Ask any department chair, and most faculty, what the most vexing data point during the academic year is and the most likely answer would be “enrollments.” In a data-obsessed age when it seems everything is tracked and analyzed, few data points matter as much in higher education as enrollments. For many institutions, department funding is tied directly to enrollment numbers. Courses that don’t meet minimum enrollment requirements are canceled, snarling the distribution of teaching responsibilities among faculty and narrowing the intellectual range in the curriculum. Fluctuations in enrollments and majors—a close relative of enrollments data—are cited as reasons to create or cancel tenure lines. A lot is riding on what academic slang calls “butts in seats.”

For the past several years, the AHA has conducted an optional annual enrollments survey of history departments. The inquiry, which asks participating departments to report enrollments for each of the previous four years, is the only available source that collects history-specific enrollments data from individual institutions. While not statistically representative of higher education as a whole, these data capture broad national trends. With the data’s limitations firmly in mind, we’re parsing this year’s survey in the context of wider efforts across the discipline and across the landscape of higher education to better articulate the value of studying history and the humanities. 

Undergraduate enrollment in history courses remained relatively stable in 2018–19, with a total decline of 1.1 percent from 2017–18 levels across the 104 US institutions that provided data to the AHA (Fig. 1). When responses from two Canadian institutions are included, the dip was just 0.8 percent overall.
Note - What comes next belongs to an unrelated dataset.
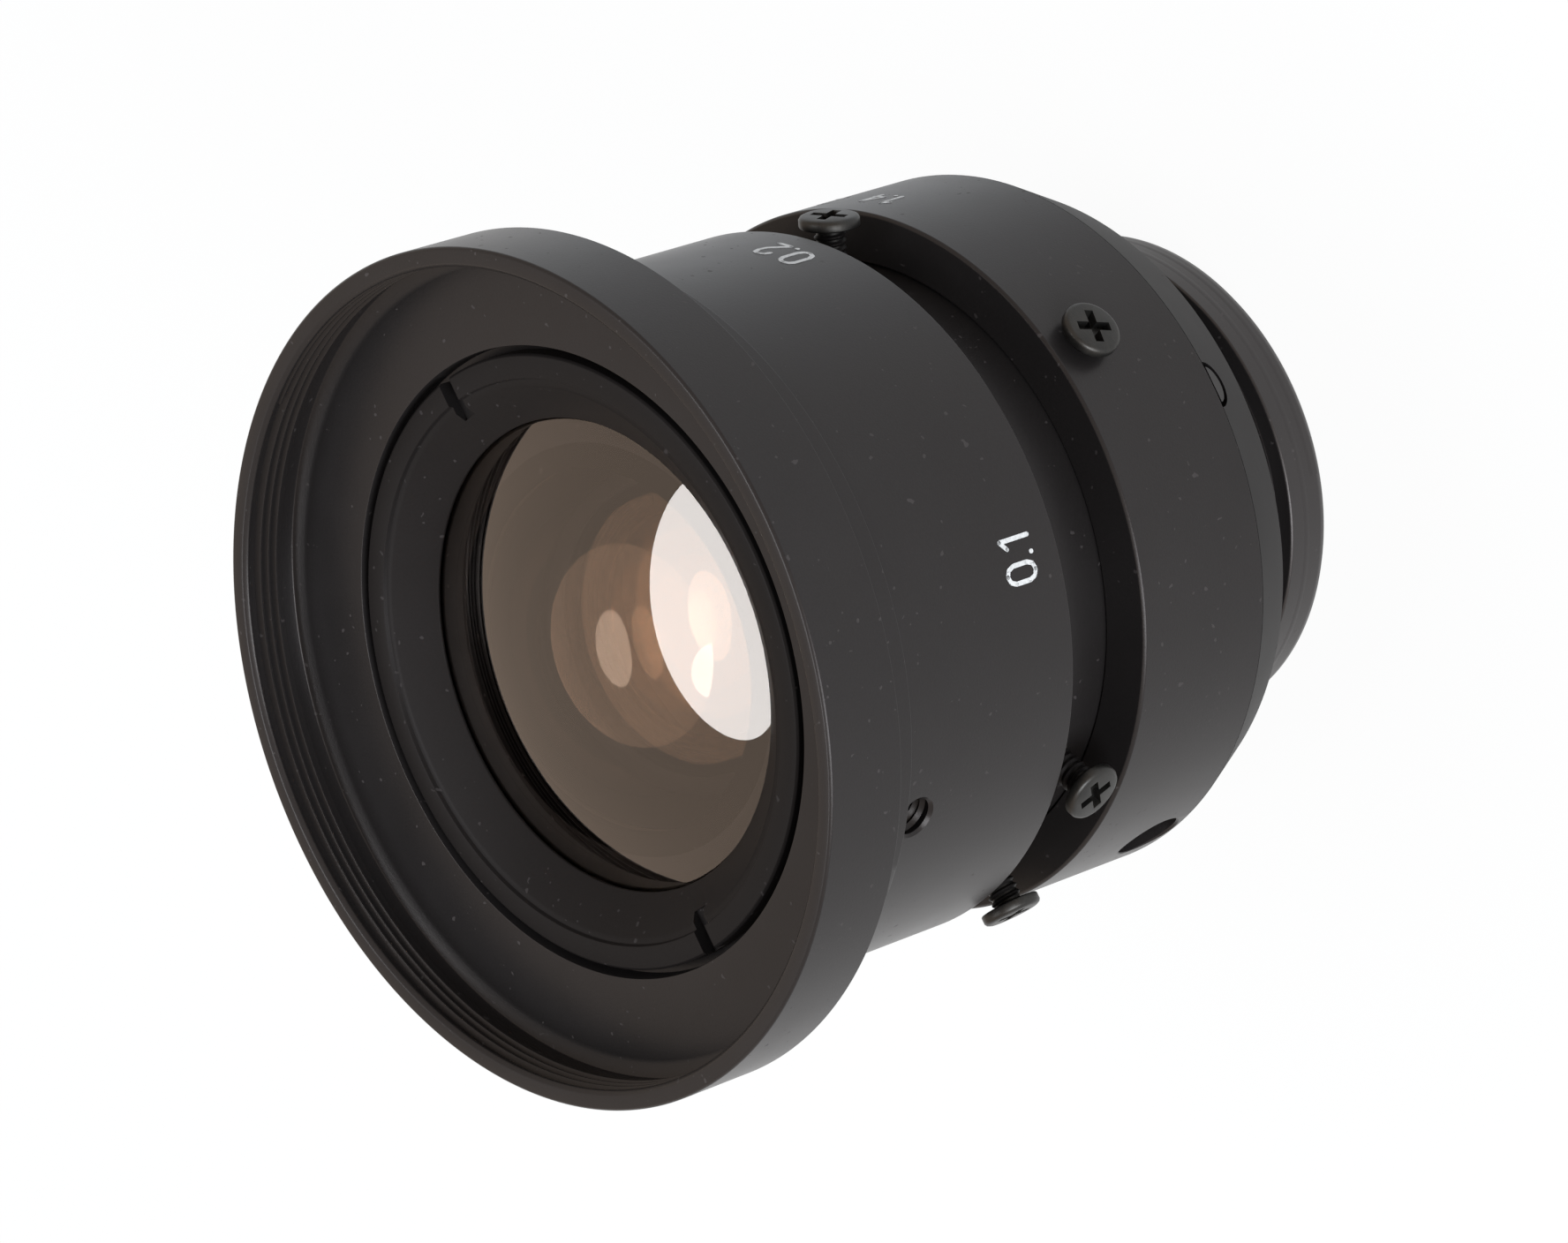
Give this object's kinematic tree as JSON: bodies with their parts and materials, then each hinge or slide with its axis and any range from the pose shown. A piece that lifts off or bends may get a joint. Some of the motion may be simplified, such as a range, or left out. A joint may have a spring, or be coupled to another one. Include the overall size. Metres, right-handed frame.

The four-year trends reported in our 2019 survey show a decline of 3.3 percent since the 2015–16 academic year. The modest change from 2017–18 reinforces the flattening trend we observed last year and is slightly lower than national declines in total undergraduate enrollment, according to recent data from the National Student Clearinghouse Research Center.1 Our enrollment survey corroborates a sense reported at many departments that the years of free-falling undergraduate enrollment may be behind them.